Description of problem: Encountered this error during large cluster node upgrade: fatal: [starter-us-west-2-node-compute-07d37]: FAILED! => {"changed": false, "failed": true, "msg": {"cmd": "/usr/bin/repoquery --plugins --quiet --pkgnarrow=repos --queryformat=%{version}|%{release}|%{arch}|%{repo}|%{version}-%{release} --config=/tmp/tmphbrdnv atomic-openshift-excluder", "package_found": false, "results": {}, "returncode": 1, "stderr": "rhel-7-server-rpms: Check uncompressed DB failed\n", "stdout": ""}} Version-Release number of selected component (if applicable): 3.6.173.0.5 How reproducible: Low Steps to Reproduce: 1. Run node upgrade on large cluster & hope Additional info: After encountering this error, I ran repoquery from the same node and it did not report an error.

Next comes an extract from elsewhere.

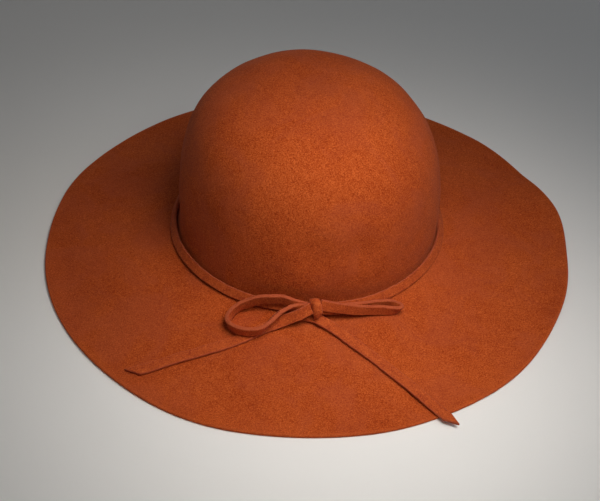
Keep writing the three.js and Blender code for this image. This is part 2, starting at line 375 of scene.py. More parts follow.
@dataclass(frozen=True)
class FeltLace:
    """A strip cut from thinner felt, a little brighter, with dull rubbed edges painted pinker, partly wear
    and partly painted sheen.
    """

    name: str = "rust_felt_lace"
    deep: Colour = (0.290, 0.0340, 0.0070)
    main: Colour = (0.450, 0.0730, 0.0118)
    pale: Colour = (0.590, 0.1220, 0.0260)
    # Pinker colour of the lace's edges: partly wear, partly painted sheen of the edges catching the light.
    rubbed_edge_sheen: Colour = (0.420, 0.0860, 0.0340)
    specks: Cloud = Cloud(0.0008, detail=2.5, rough=0.6, warp=0.5)
    blotches: Cloud = Cloud(0.0042, detail=3.0, rough=0.6, warp=0.6)
    speck_tone: float = 1.9
    blotch_tone: float = 0.8
    main_rise: Span = (0.15, 0.55)
    pale_rise: Span = (0.50, 0.95)
    edge_rise: Span = (0.4, 1.0)
    rub_and_sheen_gain: float = 1.5
    rub_and_sheen_loss: float = 0.1
    speck_height: float = 0.7
    blotch_height: float = 0.6
    nap: Nap = Nap(0.00022, 0.82, 0.15, 0.2, 0.45, (1.0, 0.44, 0.32))

    def material(self) -> bpy.types.Material:
        """Writes the lace's node sheet.

        Returns:
            The material.
        """
        recipe = Recipe(self.name)
        speck = recipe.cloud(self.specks)
        blotch = recipe.cloud(self.blotches)
        tone = NOISE_MEAN + (speck - NOISE_MEAN) * self.speck_tone
        tone = (tone + (blotch - NOISE_MEAN) * self.blotch_tone).clamped()
        colour = recipe.mix(tone.rise(*self.main_rise), self.deep, self.main)
        colour = recipe.mix(tone.rise(*self.pale_rise), colour, self.pale)
        # Cut edges mixed towards the pinker colour in specks: partly wear, partly painted sheen.
        edge = recipe.tag("cut_edge").rise(*self.edge_rise)
        rub_and_sheen = (speck * self.rub_and_sheen_gain - self.rub_and_sheen_loss).clamped()
        colour = recipe.mix(edge * rub_and_sheen, colour, self.rubbed_edge_sheen)
        height = speck * self.speck_height + blotch * self.blotch_height
        return self.nap.close(recipe, colour, height, blotch)


@dataclass(frozen=True)
class FloorFinish:
    """A plain pale matte floor."""

    name: str = "pale_floor"
    colour: Colour = (0.88, 0.875, 0.865)
    roughness: float = 0.9

    def material(self) -> bpy.types.Material:
        """Writes the floor's node sheet.

        Returns:
            The material.
        """
        recipe = Recipe(self.name)
        return recipe.finish({"Base Color": (*self.colour, 1.0), "Roughness": self.roughness})


# ---- Mesh writing ----


def mesh_piece(
    name: str,
    points: np.ndarray,
    faces: Sequence[Sequence[int]],
    cut_edge: np.ndarray,
    material: bpy.types.Material,
) -> bpy.types.Object:
    """Makes a smooth mesh object.

    Args:
        name: Name of the piece.
        points: Its points, one row each.
        faces: Point numbers of each face.
        cut_edge: For each point, how much of a cut edge it lies on, from 0 to 1.
        material: Its finish.

    Returns:
        The new object, in the scene.
    """
    mesh = bpy.data.meshes.new(name)
    mesh.from_pydata(points.tolist(), [], faces)
    mesh.polygons.foreach_set("use_smooth", np.ones(len(mesh.polygons), bool))
    mesh.attributes.new("cut_edge", "FLOAT", "POINT").data.foreach_set("value", cut_edge.astype(np.float32))
    mesh.materials.append(material)
    mesh.validate()
    made = bpy.data.objects.new(name, mesh)
    bpy.context.scene.collection.objects.link(made)
    return made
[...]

This bug is a general class of problems associated with the need to retry operations related to rpmdb, yum, and repoquery. Luke is proposing a strategy for adding a retry pattern that we could apply as a general solution to this problem. https://github.com/openshift/openshift-ansible/pull/5125
That PR is waiting on some package spec issues to be worked out in https://github.com/openshift/openshift-ansible/pull/4264 so that the new action_plugin path can be added (otherwise tasks would be totally broken under the RPM).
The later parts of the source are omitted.